Israeli military officer

Ephraim "Effi" Defrin is an Israel Defense Forces officer and the current IDF spokesperson since 27 March 2025, having succeeded Daniel Hagari. His previous position was head of the Tevel Division. He has also served as deputy commander of Ga'ash Formation and commander of 27th Brigade.

== Early life and education ==
Ephraim Defrin was born in Giv'at Olga. His father Baruch immigrated from Romania, and his mother Aliza from Morocco. In his youth, he attended a vocational school.

==Career==
Upon enlistment, he joined the 7th Armored Brigade, completing combat and tank commanders’ training. He then completed an officer's course and served as a tank platoon commander. In 1997, he became a company commander in the 75th Battalion, 7th Brigade.

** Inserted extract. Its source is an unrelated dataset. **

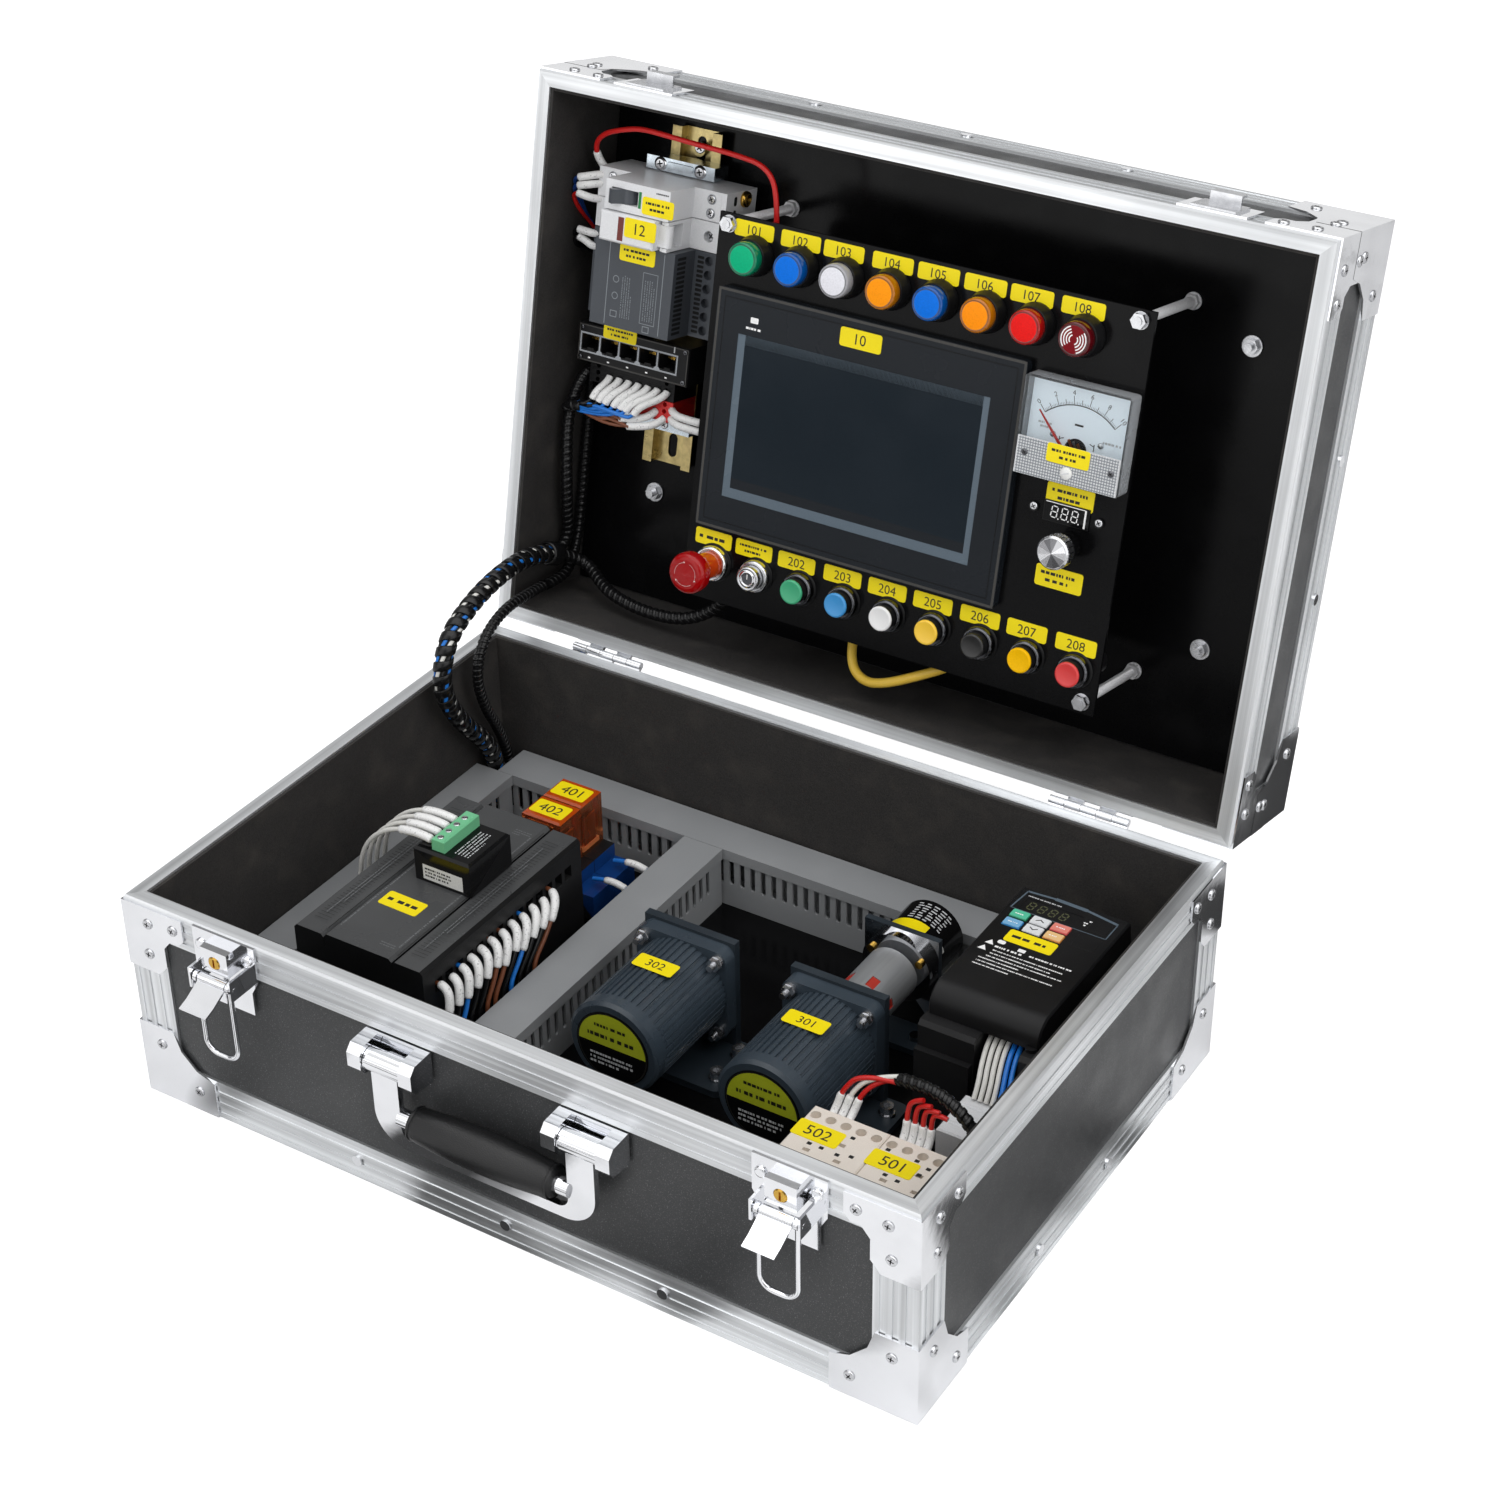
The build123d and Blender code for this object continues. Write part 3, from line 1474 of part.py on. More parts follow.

In the 2006 Lebanon War, he commanded the 9th Battalion of the 401st Brigade during the Battle of Wadi Saluki, where he was severely wounded. After several weeks of recovery, he returned to command his battalion.

Later, he commanded the 532nd Battalion in the 460th Brigade and served as operations officer (G3) of the 162nd Division. After completing the Brigade Commanders Course, he was appointed commander of the 27th Brigade. Upon the brigade's dissolution, in 2014 he was appointed deputy commander of Ga'ash Formation, serving until 2015. On 12 September 2016 he was appointed as IDF attaché to India.

Defrin was promoted to brigadier general and became head of the Foreign Relations Division within the Planning Directorate, continuing after it was restructured under the Strategy and Third Circle Directorate as the Tevel Division. He retired from the IDF in August 2024 after 33 years of service.

He served as VP Marketing at Rafael Advanced Defense Systems.

On 9 March 2025, IDF Chief of Staff Eyal Zamir appointed him as the IDF Spokesperson. On 27 March 2025 he entered office officially. During the June 2025 Israeli strikes against Iran, at Defrin's request, Hagari returned as acting director of the Spokesperson's Unit to lead internal operations, while Defrin remained as the public face of the unit. Hagari was expected to remain in the position until the conflict had ended.